### [REQUIRED TASK]
For the material that follows, return exactly the lines from the one with "const bounds = new" through the one with "bpy.data.objects.remove(obj)", both ends included.

>> Begin SUPPLIED INFORMATION

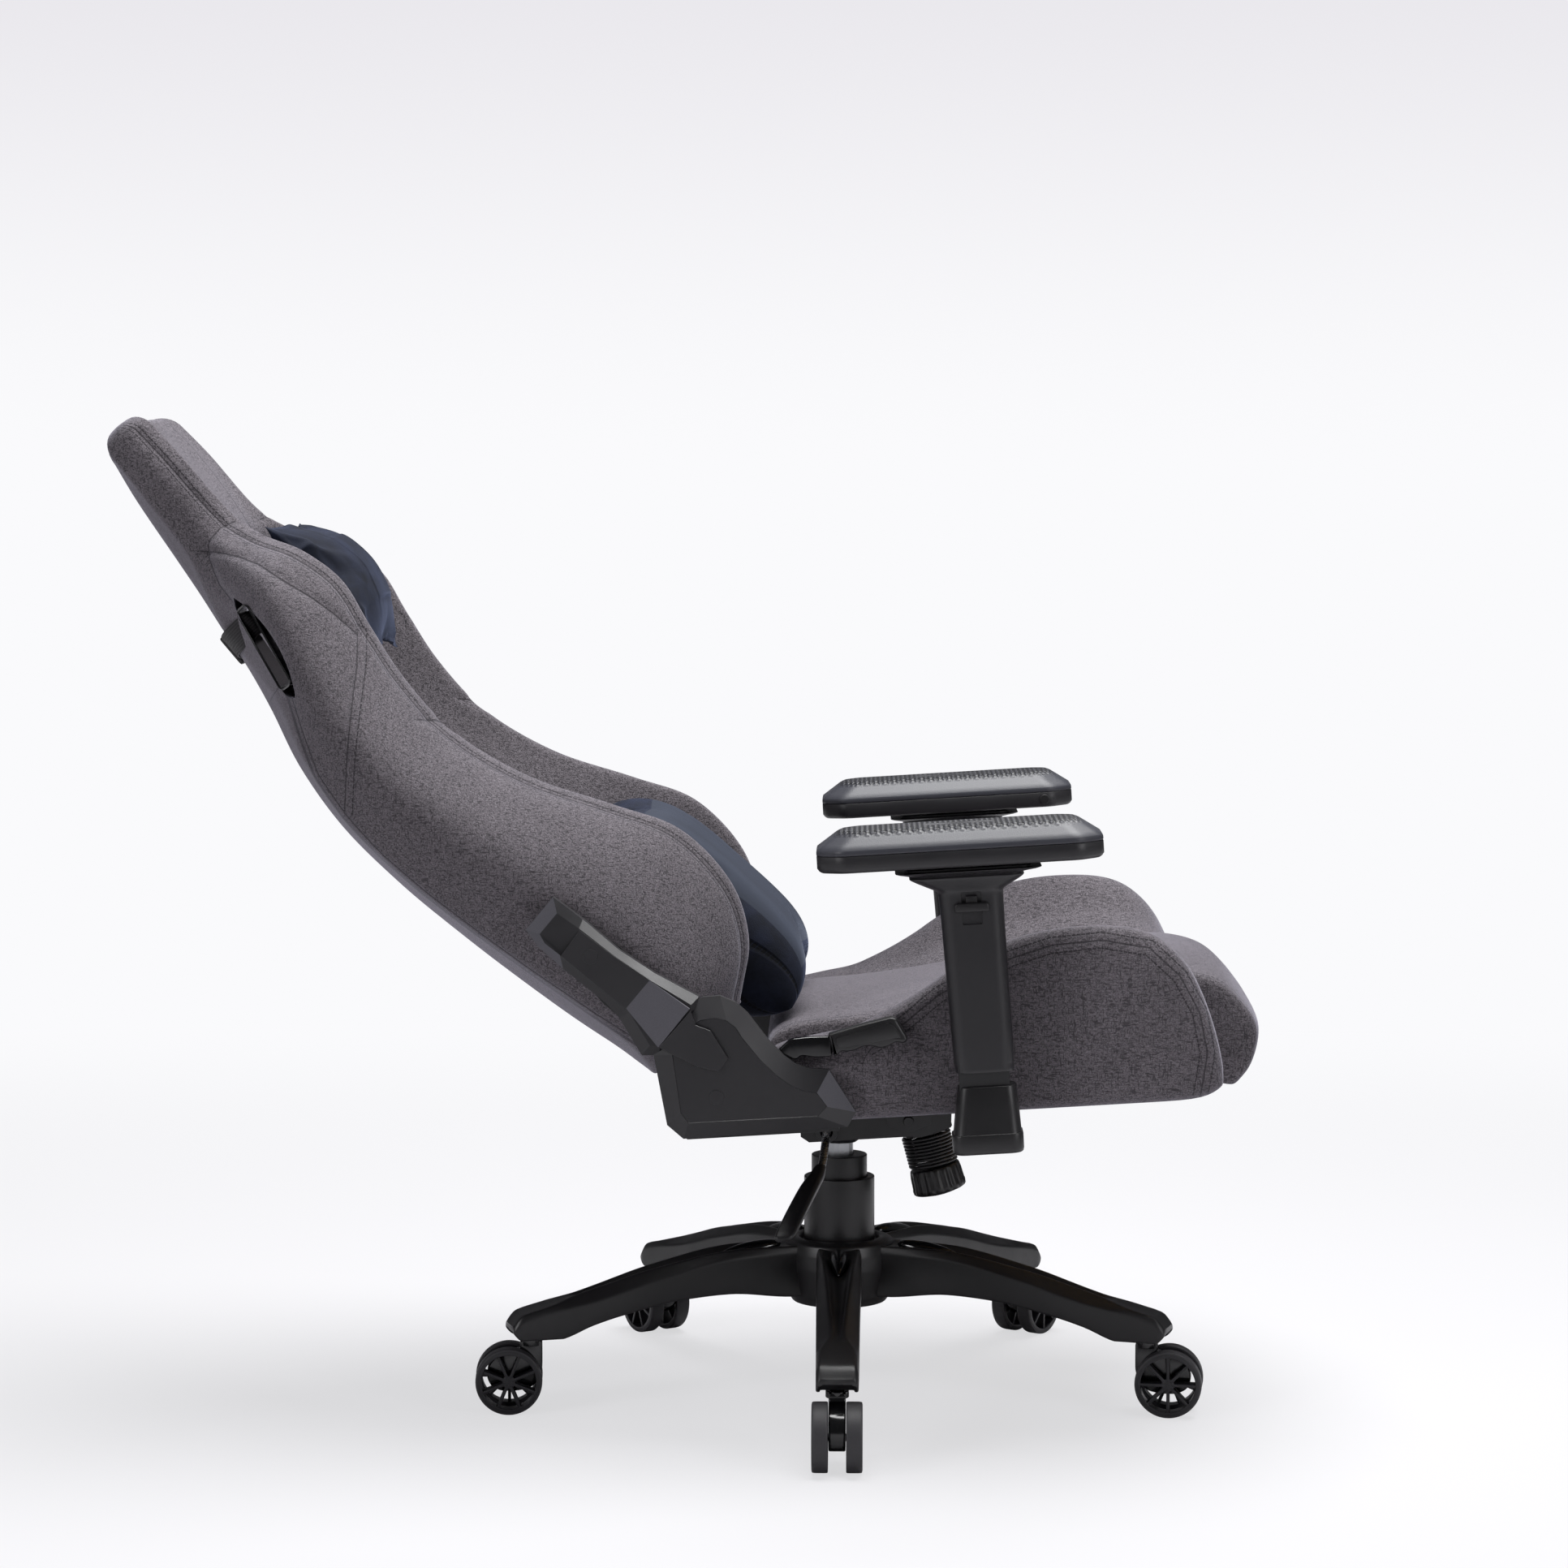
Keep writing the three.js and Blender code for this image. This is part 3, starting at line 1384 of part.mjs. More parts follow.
// the origin is on the floor, in the middle of the chair's bounding box
chair.updateMatrixWorld(true);
const bounds = new THREE.Box3().setFromObject(chair, true);
const centre = bounds.getCenter(new THREE.Vector3());
chair.position.set(-centre.x, -centre.y, -bounds.min.z);

export default chair;
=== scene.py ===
import json
import math
import bpy
import bmesh
import numpy as np
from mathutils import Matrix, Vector


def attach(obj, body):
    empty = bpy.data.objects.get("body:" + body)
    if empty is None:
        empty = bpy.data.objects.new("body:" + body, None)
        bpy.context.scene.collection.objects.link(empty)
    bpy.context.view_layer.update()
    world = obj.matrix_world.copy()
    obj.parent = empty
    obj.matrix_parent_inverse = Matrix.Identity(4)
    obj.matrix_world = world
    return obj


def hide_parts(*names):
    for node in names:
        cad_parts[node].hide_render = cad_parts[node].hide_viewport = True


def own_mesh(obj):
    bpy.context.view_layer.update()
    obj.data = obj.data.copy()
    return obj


bpy.ops.wm.read_factory_settings(use_empty=True)
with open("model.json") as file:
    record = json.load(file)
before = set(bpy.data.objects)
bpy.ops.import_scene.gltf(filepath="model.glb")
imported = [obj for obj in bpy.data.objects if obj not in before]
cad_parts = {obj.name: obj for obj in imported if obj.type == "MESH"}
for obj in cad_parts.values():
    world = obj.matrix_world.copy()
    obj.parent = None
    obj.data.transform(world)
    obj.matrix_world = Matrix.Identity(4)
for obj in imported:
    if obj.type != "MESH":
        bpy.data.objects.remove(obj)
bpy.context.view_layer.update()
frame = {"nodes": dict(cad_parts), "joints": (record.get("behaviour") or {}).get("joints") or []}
nodes = frame["nodes"]
jointAt = {j["name"]: np.array(j.get("pos_m") or (0, 0, 0), float) for j in frame["joints"]}
liftAxis = jointAt["seat_swivel"]
reclineAxis = jointAt["recline"]
sides = {"right": -1, "left": 1}
print("frame loaded")

# places: the chair's own frames, in mm, turned to metres in the row frame
placing = {"seatPitch": 3.5, "backLean": 40, "seatHeight": 265}


def onFloor(x, forward, up):
    # x across, forward along the floor, up from it
    x, forward, up = np.broadcast_arrays(np.asarray(x, float), forward, up)
    return np.stack([liftAxis[0] + x / 1000, liftAxis[1] - forward / 1000, up / 1000], axis=-1)


def onSeat(x, s, h):
    # s forward along the seat and h up from the mechanism, both turned by the seat's pitch
    a = math.radians(placing["seatPitch"])
    s, h = np.asarray(s, float), np.asarray(h, float)
    forward = s * math.cos(a) - h * math.sin(a)
    return onFloor(x, forward, placing["seatHeight"] + s * math.sin(a) + h * math.cos(a))


def onBack(x, p, q):
    # p forward and q up the back from the recline axis, both turned by the back's lean
    a = math.radians(placing["backLean"])
    p, q = np.asarray(p, float), np.asarray(q, float)
    forward = p * math.cos(a) - q * math.sin(a)
    up = p * math.sin(a) + q * math.cos(a)
    x, forward, up = np.broadcast_arrays(np.asarray(x, float), forward, up)
    return np.stack(
        [liftAxis[0] + x / 1000, reclineAxis[1] - forward / 1000, reclineAxis[2] + up / 1000], axis=-1,
    )


# shapes: grids of points worked out as whole arrays
def along(table, column, at):
    # cubic Hermite through one column of rows that start with their station; slopes are the harmonic mean of
    # the
    # spans beside a row, or level at a turning point, so that nothing overshoots
    rows = np.array(table, float)
    stations, values = rows[:, 0], rows[:, column]
    gaps = np.diff(stations)
    secant = np.diff(values) / gaps
    product = secant[1:] * secant[:-1]
    weight, other = 2 * gaps[1:] + gaps[:-1], gaps[1:] + 2 * gaps[:-1]
    safe = np.where(product > 0, 1, 0)
    first, second = np.where(safe, secant[:-1], 1), np.where(safe, secant[1:], 1)
    inner = safe * (weight + other) / (weight / first + other / second)
    slopes = np.concatenate([secant[:1], inner, secant[-1:]])
    at = np.clip(at, stations[0], stations[-1])
    i = np.clip(np.searchsorted(stations, at, side="right") - 1, 0, len(stations) - 2)
    h = gaps[i]
    t = (at - stations[i]) / h
    return (
        (2 * t**3 - 3 * t**2 + 1) * values[i] + (t**3 - 2 * t**2 + t) * h * slopes[i]
        + (3 * t**2 - 2 * t**3) * values[i + 1] + (t**3 - t**2) * h * slopes[i + 1]
    )


def curveThrough(points, count):
    # smooth curve through control points (k, ..., dims), count samples a span; tangents are the mean of the
    # spans beside a point
    p = np.asarray(points, float)
    step = np.sqrt(np.linalg.norm(np.diff(p, axis=0), axis=-1, keepdims=True)) + 1e-9
    rate = np.diff(p, axis=0) / step
    inner = (rate[1:] * step[:-1] + rate[:-1] * step[1:]) / (step[1:] + step[:-1])
    tangent = np.concatenate([rate[:1], inner, rate[-1:]])
    t = np.linspace(0, 1, count, endpoint=False).reshape((1, count) + (1,) * (p.ndim - 1))
    a, b, ta, tb, h = p[:-1, None], p[1:, None], tangent[:-1, None], tangent[1:, None], step[:, None]
    spans = (
        (2 * t**3 - 3 * t**2 + 1) * a + (t**3 - 2 * t**2 + t) * h * ta
        + (3 * t**2 - 2 * t**3) * b + (t**3 - t**2) * h * tb
    )
    spans = spans.reshape((-1,) + p.shape[1:])
    return np.concatenate([spans, p[-1:]])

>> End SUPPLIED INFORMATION

### [WRITTEN REPLY]
const bounds = new THREE.Box3().setFromObject(chair, true);
const centre = bounds.getCenter(new THREE.Vector3());
chair.position.set(-centre.x, -centre.y, -bounds.min.z);

export default chair;
=== scene.py ===
import json
import math
import bpy
import bmesh
import numpy as np
from mathutils import Matrix, Vector


def attach(obj, body):
    empty = bpy.data.objects.get("body:" + body)
    if empty is None:
        empty = bpy.data.objects.new("body:" + body, None)
        bpy.context.scene.collection.objects.link(empty)
    bpy.context.view_layer.update()
    world = obj.matrix_world.copy()
    obj.parent = empty
    obj.matrix_parent_inverse = Matrix.Identity(4)
    obj.matrix_world = world
    return obj


def hide_parts(*names):
    for node in names:
        cad_parts[node].hide_render = cad_parts[node].hide_viewport = True


def own_mesh(obj):
    bpy.context.view_layer.update()
    obj.data = obj.data.copy()
    return obj


bpy.ops.wm.read_factory_settings(use_empty=True)
with open("model.json") as file:
    record = json.load(file)
before = set(bpy.data.objects)
bpy.ops.import_scene.gltf(filepath="model.glb")
imported = [obj for obj in bpy.data.objects if obj not in before]
cad_parts = {obj.name: obj for obj in imported if obj.type == "MESH"}
for obj in cad_parts.values():
    world = obj.matrix_world.copy()
    obj.parent = None
    obj.data.transform(world)
    obj.matrix_world = Matrix.Identity(4)
for obj in imported:
    if obj.type != "MESH":
        bpy.data.objects.remove(obj)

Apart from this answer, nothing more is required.